I can guarantee that I’m not the only worship leader who often steps off the stage feeling discouraged by the numerous people sipping coffee, checking their phones or wandering in when the last song is winding down.

It’s a cultural thing, I’ve heard. Whose culture? Not ours. Our culture has no problem whatsoever worshipping whether it be celebrities, sports teams, video games, or new phone apps. When more attention is given to the fact that the barista got your coffee wrong than seeking the presence of God, a giant warning light should go off.

With them were Heman and Jeduthun and the rest of those chosen and expressly named to give thanks to the Lord, for his steadfast love endures forever.

1 Chronicles 16:41 (ESV)

When King David brought the ark of the covenant back into Jerusalem, he chose a worship team and gave them a permanent position at the tent. He picked the best musicians and singers for the job. Why? So he could have the coolest sounding band in town? No. Because God’s steadfast love endures forever. David picked the best so that they could give God the best simply because He deserves it.

David went so far as to trade his royal robes for those of a priest as he ushered the ark into the city. He gave worship a greater place than his status as king.
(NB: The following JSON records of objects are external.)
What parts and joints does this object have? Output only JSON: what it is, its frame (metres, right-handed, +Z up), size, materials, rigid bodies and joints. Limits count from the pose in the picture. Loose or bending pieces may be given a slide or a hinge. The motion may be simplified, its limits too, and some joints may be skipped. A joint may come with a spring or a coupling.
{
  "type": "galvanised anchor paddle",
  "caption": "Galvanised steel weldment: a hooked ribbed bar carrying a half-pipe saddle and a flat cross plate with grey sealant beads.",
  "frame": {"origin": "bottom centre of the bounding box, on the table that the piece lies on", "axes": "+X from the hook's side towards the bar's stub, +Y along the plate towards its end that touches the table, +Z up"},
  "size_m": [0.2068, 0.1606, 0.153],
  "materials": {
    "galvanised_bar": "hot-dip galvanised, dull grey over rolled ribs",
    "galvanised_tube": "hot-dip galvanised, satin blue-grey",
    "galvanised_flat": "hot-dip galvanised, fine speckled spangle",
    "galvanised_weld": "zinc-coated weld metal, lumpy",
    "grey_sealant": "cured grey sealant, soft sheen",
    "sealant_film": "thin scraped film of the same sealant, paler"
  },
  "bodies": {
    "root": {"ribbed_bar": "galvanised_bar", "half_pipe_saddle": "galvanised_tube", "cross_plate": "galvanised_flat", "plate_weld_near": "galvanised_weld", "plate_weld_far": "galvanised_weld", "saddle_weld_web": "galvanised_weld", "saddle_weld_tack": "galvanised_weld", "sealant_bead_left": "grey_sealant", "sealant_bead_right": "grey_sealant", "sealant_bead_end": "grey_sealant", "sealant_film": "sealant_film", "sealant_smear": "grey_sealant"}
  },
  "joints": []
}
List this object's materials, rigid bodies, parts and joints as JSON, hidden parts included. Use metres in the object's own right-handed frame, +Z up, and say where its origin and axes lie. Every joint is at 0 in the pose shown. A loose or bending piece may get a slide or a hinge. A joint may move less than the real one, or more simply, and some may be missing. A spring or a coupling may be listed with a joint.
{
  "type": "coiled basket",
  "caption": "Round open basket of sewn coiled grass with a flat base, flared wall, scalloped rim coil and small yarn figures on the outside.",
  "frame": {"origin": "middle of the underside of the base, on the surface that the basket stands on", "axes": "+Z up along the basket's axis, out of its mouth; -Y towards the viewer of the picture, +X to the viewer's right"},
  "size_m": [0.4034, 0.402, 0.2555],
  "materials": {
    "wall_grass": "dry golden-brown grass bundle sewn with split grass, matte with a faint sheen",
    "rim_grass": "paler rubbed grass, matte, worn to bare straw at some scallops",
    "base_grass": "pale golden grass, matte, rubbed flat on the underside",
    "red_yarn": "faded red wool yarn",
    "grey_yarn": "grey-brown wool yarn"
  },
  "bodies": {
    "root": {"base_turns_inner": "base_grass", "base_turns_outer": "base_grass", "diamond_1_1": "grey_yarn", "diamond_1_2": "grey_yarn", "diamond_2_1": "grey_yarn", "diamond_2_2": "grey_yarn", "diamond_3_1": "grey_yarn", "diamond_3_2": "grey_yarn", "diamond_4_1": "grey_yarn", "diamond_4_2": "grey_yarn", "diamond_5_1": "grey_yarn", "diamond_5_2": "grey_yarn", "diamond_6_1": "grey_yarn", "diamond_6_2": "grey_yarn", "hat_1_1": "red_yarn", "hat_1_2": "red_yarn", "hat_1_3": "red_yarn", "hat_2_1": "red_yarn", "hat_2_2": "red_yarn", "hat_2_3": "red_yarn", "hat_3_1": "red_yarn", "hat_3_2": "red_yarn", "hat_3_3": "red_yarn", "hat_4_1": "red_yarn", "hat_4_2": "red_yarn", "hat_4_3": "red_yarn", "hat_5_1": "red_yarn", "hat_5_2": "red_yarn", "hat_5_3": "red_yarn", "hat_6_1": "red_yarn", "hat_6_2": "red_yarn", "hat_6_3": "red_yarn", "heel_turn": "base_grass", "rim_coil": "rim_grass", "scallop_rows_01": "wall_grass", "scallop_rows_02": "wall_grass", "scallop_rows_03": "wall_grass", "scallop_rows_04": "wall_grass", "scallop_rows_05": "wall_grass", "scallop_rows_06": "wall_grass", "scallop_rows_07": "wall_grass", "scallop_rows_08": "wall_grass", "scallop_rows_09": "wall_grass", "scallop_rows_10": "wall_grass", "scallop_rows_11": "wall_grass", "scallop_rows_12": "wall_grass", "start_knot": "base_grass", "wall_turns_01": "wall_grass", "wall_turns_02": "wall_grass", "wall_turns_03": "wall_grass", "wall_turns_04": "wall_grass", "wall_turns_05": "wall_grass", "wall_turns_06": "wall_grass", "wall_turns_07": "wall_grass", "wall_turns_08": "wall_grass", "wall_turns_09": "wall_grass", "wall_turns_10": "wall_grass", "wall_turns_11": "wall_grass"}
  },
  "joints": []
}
I believe that in public worship we should do well to be bound by no human rules, and constrained by no stereotyped order.

Charles Spurgeon

Corporate worship is a regular gracious reminder that it’s not about you. You’ve been born into a life that is a celebration of another.

Paul David Tripp

I could list quote after quote from the Bible and great men and women of faith both current and those who have gone before us. There is a great truth to all of it – worship is not about us and how we feel (comfortable or not). Worship is our response to who God is and who we are in light of Him.

Surely that which occupies the total time and energies of heaven must be a fitting pattern for earth.